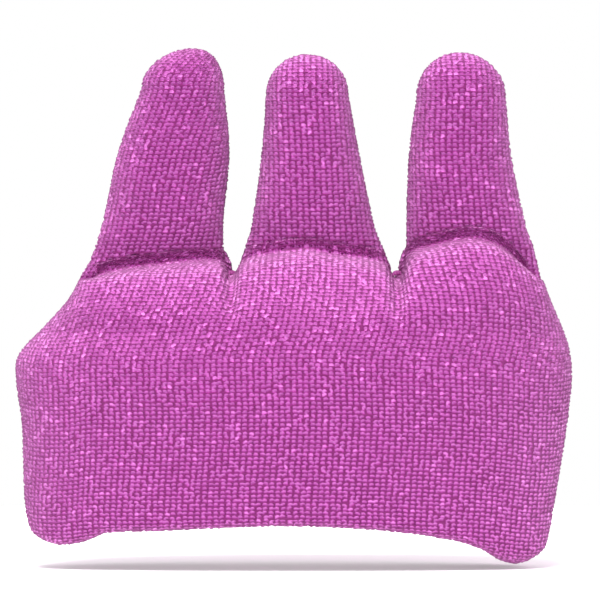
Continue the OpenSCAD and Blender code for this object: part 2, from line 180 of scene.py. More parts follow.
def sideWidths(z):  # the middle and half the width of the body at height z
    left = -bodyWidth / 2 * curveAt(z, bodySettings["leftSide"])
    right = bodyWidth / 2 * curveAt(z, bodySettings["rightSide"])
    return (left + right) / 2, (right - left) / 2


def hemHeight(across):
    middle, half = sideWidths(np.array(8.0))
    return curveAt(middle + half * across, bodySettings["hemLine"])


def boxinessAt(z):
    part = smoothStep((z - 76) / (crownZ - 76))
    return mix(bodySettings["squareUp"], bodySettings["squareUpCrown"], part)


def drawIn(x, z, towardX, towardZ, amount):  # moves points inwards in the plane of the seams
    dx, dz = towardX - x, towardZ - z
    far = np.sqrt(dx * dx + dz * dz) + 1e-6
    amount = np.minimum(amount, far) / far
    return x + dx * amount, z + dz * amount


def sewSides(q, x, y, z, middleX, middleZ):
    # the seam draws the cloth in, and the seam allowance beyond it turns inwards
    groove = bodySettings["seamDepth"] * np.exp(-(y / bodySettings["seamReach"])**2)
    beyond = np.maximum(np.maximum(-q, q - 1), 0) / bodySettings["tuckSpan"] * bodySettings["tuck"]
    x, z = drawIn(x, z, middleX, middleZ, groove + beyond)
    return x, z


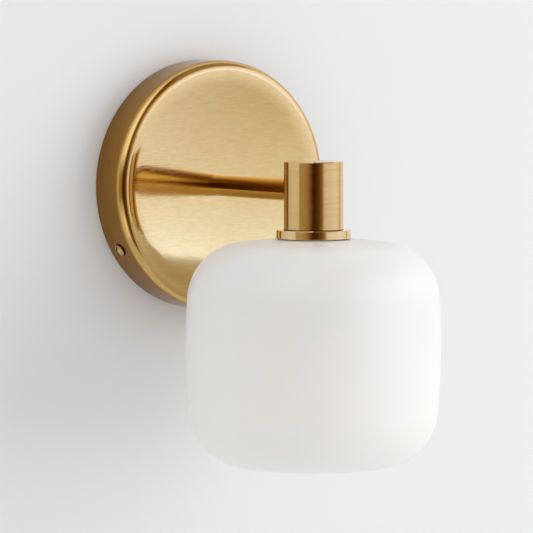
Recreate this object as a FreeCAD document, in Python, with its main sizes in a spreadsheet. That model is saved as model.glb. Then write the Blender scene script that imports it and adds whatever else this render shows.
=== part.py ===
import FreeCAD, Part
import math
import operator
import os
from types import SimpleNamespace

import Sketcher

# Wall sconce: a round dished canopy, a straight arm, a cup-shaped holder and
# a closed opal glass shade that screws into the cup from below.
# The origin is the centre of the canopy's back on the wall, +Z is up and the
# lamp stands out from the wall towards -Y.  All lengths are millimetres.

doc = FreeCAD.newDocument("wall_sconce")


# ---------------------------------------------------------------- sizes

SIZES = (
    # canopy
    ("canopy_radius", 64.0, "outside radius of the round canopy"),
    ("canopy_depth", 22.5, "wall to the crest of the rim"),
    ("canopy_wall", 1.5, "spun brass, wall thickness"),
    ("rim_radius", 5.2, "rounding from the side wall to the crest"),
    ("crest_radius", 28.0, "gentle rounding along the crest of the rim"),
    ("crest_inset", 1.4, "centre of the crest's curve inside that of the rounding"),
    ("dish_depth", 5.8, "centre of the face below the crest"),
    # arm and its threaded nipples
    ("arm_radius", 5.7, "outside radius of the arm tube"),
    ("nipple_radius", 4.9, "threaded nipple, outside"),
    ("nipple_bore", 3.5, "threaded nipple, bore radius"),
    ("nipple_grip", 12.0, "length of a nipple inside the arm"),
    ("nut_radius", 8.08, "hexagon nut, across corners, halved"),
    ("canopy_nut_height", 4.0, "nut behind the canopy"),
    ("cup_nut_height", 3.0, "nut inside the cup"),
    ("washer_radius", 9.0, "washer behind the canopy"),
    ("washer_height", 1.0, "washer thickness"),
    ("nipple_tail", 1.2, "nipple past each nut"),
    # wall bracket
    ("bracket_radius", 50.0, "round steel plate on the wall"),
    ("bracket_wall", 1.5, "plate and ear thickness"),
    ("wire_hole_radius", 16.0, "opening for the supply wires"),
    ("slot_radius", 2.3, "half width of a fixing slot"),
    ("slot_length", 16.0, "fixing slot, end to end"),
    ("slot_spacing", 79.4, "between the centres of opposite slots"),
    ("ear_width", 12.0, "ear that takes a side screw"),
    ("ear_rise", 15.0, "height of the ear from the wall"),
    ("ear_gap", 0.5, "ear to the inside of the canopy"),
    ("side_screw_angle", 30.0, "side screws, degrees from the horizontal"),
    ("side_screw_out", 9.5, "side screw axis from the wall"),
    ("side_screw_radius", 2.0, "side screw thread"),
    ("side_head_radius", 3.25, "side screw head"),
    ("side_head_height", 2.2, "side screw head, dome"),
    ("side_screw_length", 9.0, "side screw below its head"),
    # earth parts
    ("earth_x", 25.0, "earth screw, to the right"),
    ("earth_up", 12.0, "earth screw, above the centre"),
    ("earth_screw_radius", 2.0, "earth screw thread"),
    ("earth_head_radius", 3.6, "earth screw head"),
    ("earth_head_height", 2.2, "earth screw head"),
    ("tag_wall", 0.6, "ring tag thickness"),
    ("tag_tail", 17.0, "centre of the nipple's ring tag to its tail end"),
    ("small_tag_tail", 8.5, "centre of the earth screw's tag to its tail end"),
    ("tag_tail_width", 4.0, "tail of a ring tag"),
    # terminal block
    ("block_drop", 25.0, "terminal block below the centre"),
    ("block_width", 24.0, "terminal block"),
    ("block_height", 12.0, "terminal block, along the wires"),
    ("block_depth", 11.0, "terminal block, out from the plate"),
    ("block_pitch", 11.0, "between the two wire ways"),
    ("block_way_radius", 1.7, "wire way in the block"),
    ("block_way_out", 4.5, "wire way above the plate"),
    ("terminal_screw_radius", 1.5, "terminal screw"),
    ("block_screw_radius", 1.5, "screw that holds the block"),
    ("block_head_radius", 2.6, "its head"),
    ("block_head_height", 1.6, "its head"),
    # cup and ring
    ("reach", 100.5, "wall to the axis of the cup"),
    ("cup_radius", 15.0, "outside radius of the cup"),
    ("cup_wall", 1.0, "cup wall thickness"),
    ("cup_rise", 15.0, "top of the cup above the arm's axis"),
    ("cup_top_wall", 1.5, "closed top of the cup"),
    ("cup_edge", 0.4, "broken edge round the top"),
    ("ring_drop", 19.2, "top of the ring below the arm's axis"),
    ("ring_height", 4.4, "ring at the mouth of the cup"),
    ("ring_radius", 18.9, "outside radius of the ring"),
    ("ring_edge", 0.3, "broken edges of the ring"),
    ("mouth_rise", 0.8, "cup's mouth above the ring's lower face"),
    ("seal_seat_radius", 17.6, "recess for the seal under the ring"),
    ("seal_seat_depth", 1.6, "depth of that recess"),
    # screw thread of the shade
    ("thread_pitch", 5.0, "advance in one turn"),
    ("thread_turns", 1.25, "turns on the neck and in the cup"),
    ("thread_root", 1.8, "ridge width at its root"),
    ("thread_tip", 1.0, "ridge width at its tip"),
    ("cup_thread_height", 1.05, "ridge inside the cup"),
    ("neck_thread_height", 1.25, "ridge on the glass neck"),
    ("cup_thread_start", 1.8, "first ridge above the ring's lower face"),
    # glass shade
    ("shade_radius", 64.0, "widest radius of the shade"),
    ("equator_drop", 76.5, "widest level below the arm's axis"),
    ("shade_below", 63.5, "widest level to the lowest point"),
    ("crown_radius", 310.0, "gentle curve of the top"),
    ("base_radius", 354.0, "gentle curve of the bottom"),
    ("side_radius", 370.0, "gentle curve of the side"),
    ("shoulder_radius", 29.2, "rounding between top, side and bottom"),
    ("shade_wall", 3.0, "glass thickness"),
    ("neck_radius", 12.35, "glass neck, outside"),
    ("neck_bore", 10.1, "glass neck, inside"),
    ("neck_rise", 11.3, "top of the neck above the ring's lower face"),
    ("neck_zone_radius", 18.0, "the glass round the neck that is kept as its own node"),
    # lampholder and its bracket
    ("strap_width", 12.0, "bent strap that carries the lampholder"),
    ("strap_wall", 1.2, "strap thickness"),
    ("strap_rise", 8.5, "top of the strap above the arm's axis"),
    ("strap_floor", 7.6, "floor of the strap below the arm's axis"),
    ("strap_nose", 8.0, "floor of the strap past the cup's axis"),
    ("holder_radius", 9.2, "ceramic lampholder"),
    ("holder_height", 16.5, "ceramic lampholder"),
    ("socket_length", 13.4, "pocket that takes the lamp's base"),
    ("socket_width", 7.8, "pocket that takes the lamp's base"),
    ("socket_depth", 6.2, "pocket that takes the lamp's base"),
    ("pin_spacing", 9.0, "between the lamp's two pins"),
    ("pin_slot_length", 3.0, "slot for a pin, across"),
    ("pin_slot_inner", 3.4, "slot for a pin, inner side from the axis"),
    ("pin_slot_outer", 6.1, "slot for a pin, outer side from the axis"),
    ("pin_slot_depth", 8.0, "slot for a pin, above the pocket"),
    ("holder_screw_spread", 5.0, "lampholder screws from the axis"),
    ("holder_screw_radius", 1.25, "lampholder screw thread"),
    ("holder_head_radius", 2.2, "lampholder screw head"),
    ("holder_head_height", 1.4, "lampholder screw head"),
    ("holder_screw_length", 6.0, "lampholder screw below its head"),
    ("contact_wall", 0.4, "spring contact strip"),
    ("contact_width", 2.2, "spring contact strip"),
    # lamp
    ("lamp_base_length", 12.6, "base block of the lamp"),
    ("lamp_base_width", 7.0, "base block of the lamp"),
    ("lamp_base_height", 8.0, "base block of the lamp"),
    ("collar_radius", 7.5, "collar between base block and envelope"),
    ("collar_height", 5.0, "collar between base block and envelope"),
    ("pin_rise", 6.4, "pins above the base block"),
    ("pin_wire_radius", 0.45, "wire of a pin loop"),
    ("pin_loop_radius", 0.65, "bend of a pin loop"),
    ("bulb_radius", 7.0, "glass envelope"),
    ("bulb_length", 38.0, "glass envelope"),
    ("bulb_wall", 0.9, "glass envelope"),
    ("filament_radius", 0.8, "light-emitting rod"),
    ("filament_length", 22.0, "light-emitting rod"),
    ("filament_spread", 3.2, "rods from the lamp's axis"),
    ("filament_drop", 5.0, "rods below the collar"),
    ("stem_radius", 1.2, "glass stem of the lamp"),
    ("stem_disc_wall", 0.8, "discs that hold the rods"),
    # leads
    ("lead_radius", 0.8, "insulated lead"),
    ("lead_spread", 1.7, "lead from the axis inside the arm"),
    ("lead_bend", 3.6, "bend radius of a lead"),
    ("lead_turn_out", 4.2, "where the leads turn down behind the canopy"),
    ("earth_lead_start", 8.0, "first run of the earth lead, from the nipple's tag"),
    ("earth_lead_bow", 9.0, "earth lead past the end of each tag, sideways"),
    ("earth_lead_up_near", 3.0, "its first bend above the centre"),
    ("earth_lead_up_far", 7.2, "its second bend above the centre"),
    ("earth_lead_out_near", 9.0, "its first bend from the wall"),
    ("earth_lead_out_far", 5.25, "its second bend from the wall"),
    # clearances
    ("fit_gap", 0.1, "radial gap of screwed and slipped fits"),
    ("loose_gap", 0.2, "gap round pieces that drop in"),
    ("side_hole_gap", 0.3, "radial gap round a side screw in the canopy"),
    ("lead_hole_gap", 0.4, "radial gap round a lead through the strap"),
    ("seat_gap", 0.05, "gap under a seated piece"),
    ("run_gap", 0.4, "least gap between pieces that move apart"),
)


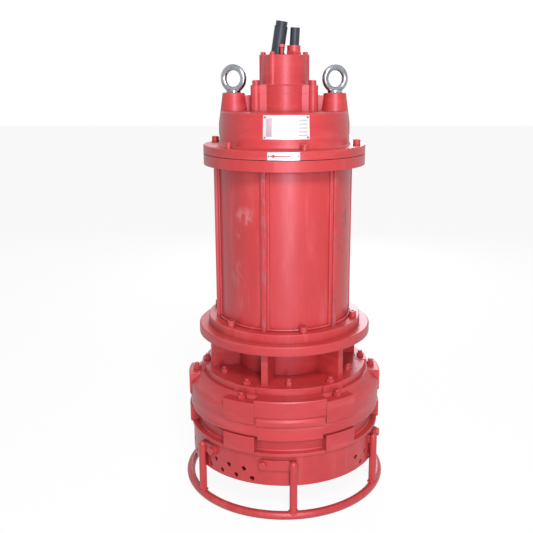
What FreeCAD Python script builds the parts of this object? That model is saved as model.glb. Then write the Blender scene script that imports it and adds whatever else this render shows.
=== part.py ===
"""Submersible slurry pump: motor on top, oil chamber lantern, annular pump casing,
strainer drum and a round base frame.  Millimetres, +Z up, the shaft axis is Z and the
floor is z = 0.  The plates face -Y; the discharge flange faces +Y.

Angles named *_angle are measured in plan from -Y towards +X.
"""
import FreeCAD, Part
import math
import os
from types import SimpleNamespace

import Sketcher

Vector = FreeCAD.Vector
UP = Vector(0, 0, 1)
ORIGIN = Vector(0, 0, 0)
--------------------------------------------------
▸ **EXERCISE REQUIREMENTS**
Filter the entries down to the lines containing "shows". Copy each of those lines.

▸ **ANSWER TO THIS TASK**
Recreate this object as a FreeCAD document, in Python, with its main sizes in a spreadsheet. That model is saved as model.glb. Then write the Blender scene script that imports it and adds whatever else this render shows.
What FreeCAD Python script builds the parts of this object? That model is saved as model.glb. Then write the Blender scene script that imports it and adds whatever else this render shows.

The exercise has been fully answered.